A poseable mesh component can be any skeletal mesh. The key difference is a poseable mesh’s bones can be set by code, where a skeletal mesh can have pre-made animations applied and played on it.

Check out this little demo I made with UE4. It almost entirely uses poseable meshes to do procedural animation. Albeit very strange not-realistic animation, but still it’s animated. I used a lot of Timelines and Lerping and Arrays of Bone Names to achieve these effects.

I should also mention Blend Spaces, in case you’re not yet familiar with them. With those you can dynamically blend two pre-made animations, perhaps based on a character’s speed (or any variable, really). The most common example is smoothly blending from a walking to a running animation.

I’m looking to experiment with procedural animation as well. Maybe we can help each other :slight_smile: Have you gotten any further since you posted this?

Thanks for sharing that GDC video. Going to watch it now.

Also Morph Targets might be relevant. Set them up in Blender/Maya/etc, and then use code/Blueprints to modify your mesh.

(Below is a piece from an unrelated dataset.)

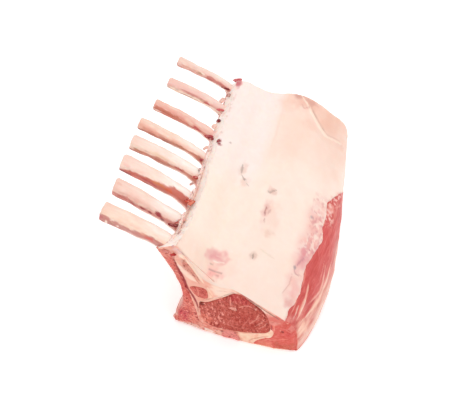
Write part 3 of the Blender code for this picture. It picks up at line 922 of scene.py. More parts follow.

Procedural animation is of interest to me as well as I plan to combine it with pre-recorded motion capture to animate everything from weapons to non-bipedal Monsters in my game. I dabbled slightly with BP Animation and haven’t quite wrapped my head around all the features.

Looks awesome, TechLord! Especially that monster system.

New ideas tonight: a procedurally generated building or vehicle, based on the number of players, and based on their VR setup (different room sizes, from seated to walking around). Interfaces would also need to be dynamic (procedural?) based on player room size settings. Lots to toy with. I’ll post results somewhere on UE4 forums :slight_smile:

It seems like you already have some good answers here but I would like to add a bit to it. Take a look at this forum: Kinect 4 Windows v2.0 Plugin - C++ - Epic Developer Community Forums

This is procedural animation based on input from the kinect. I have a few posts in here about how to do this and I know there are a few other posts in there about it as well.